● **Data excerpt**:

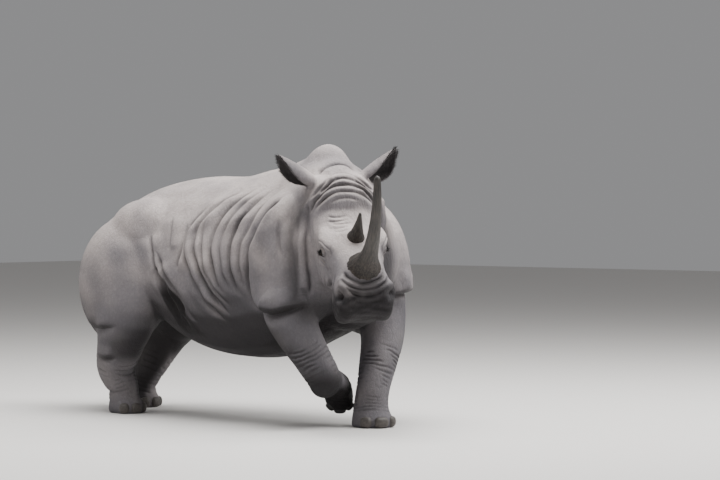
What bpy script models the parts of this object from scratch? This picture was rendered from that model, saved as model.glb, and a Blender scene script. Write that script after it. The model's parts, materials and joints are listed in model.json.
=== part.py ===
"""A white rhinoceros, life size, walking with its right forefoot lifted.

Metres, +X towards the head, +Y to the animal's left, +Z up, and the soles at Z = 0.
The body is blended from muscle masses and tapering limbs, then parted with thin saw cuts.
Horns, ears, eyes and nails are pieces of their own, seated in sockets.
"""
import math

import bmesh
import bpy
import numpy as np
from mathutils import Euler, Matrix, Vector

# ---- driving dimensions -------------------------------------------------------------------
SAW = 0.0004             # width of the cut between two parts of the body
SOCKET_GAP = 0.0005      # room round a piece that is seated in the body
BODY_GRAIN = 0.015       # size of the cells in which the body's forms are blended
FINE_GRAIN = 0.009       # the same for head and feet
BODY_TRIANGLES = 2500
FINE_TRIANGLES = 4500

POLL = Vector((0.950, -0.241, 1.53))                # top of the head, between the ears
HEAD_YAW, HEAD_TILT, HEAD_DROP = -35.0, 3.5, 50.0   # turned to the right, tilted, nose down

FRONT_HORN_LENGTH, FRONT_HORN_BASE = 0.785, 0.101
REAR_HORN_LENGTH, REAR_HORN_BASE = 0.25, 0.066
EAR_LENGTH, EAR_WALL = 0.31, 0.012
EYE_RADIUS = 0.026
EYE_PLACE = Vector((0.485, 0.184, -0.120))          # in the head's frame, for the left eye

HIDE, HORN = (0.25, 0.235, 0.24), (0.075, 0.060, 0.050)       # linear colours
EYE, NAIL = (0.010, 0.007, 0.005), (0.16, 0.145, 0.135)

# ---- tools of the trade -------------------------------------------------------------------
for old in list(bpy.data.objects):
    bpy.data.objects.remove(old)


def turned(yaw=0.0, drop=0.0, tilt=0.0):
    """A frame turned to the left by yaw, tilted about the line of sight, nose dropped."""
    return (Matrix.Rotation(math.radians(yaw), 4, 'Z')
            @ Matrix.Rotation(math.radians(tilt), 4, 'X')
            @ Matrix.Rotation(math.radians(drop), 4, 'Y'))


HEAD = Matrix.Translation(POLL) @ turned(HEAD_YAW, HEAD_DROP, HEAD_TILT)


def smooth_rows(rows, steps):
    """Rows of numbers on the smooth curve through the given rows."""
    rows = np.array(rows, float)
    rows = np.vstack([2 * rows[0] - rows[1], rows, 2 * rows[-1] - rows[-2]])
    curve = []
    for a, b, c, d in zip(rows, rows[1:], rows[2:], rows[3:]):
        for t in np.arange(steps) / steps:
            curve.append(b + 0.5 * t * (c - a + t * (2 * a - 5 * b + 4 * c - d
                                                     + t * (3 * b - a - 3 * c + d))))
    return np.array(curve + [rows[-2]])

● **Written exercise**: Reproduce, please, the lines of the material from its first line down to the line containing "HEAD = Matrix.Translation(POLL)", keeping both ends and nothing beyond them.

● **Complete answer**:
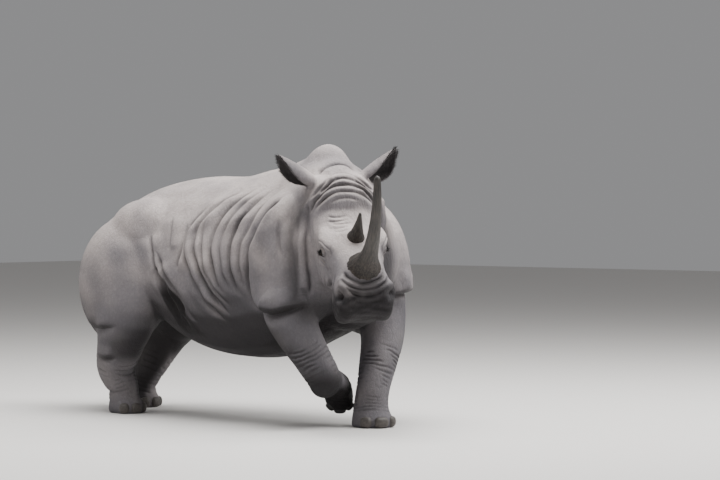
What bpy script models the parts of this object from scratch? This picture was rendered from that model, saved as model.glb, and a Blender scene script. Write that script after it. The model's parts, materials and joints are listed in model.json.
=== part.py ===
"""A white rhinoceros, life size, walking with its right forefoot lifted.

Metres, +X towards the head, +Y to the animal's left, +Z up, and the soles at Z = 0.
The body is blended from muscle masses and tapering limbs, then parted with thin saw cuts.
Horns, ears, eyes and nails are pieces of their own, seated in sockets.
"""
import math

import bmesh
import bpy
import numpy as np
from mathutils import Euler, Matrix, Vector

# ---- driving dimensions -------------------------------------------------------------------
SAW = 0.0004             # width of the cut between two parts of the body
SOCKET_GAP = 0.0005      # room round a piece that is seated in the body
BODY_GRAIN = 0.015       # size of the cells in which the body's forms are blended
FINE_GRAIN = 0.009       # the same for head and feet
BODY_TRIANGLES = 2500
FINE_TRIANGLES = 4500

POLL = Vector((0.950, -0.241, 1.53))                # top of the head, between the ears
HEAD_YAW, HEAD_TILT, HEAD_DROP = -35.0, 3.5, 50.0   # turned to the right, tilted, nose down

FRONT_HORN_LENGTH, FRONT_HORN_BASE = 0.785, 0.101
REAR_HORN_LENGTH, REAR_HORN_BASE = 0.25, 0.066
EAR_LENGTH, EAR_WALL = 0.31, 0.012
EYE_RADIUS = 0.026
EYE_PLACE = Vector((0.485, 0.184, -0.120))          # in the head's frame, for the left eye

HIDE, HORN = (0.25, 0.235, 0.24), (0.075, 0.060, 0.050)       # linear colours
EYE, NAIL = (0.010, 0.007, 0.005), (0.16, 0.145, 0.135)

# ---- tools of the trade -------------------------------------------------------------------
for old in list(bpy.data.objects):
    bpy.data.objects.remove(old)


def turned(yaw=0.0, drop=0.0, tilt=0.0):
    """A frame turned to the left by yaw, tilted about the line of sight, nose dropped."""
    return (Matrix.Rotation(math.radians(yaw), 4, 'Z')
            @ Matrix.Rotation(math.radians(tilt), 4, 'X')
            @ Matrix.Rotation(math.radians(drop), 4, 'Y'))


HEAD = Matrix.Translation(POLL) @ turned(HEAD_YAW, HEAD_DROP, HEAD_TILT)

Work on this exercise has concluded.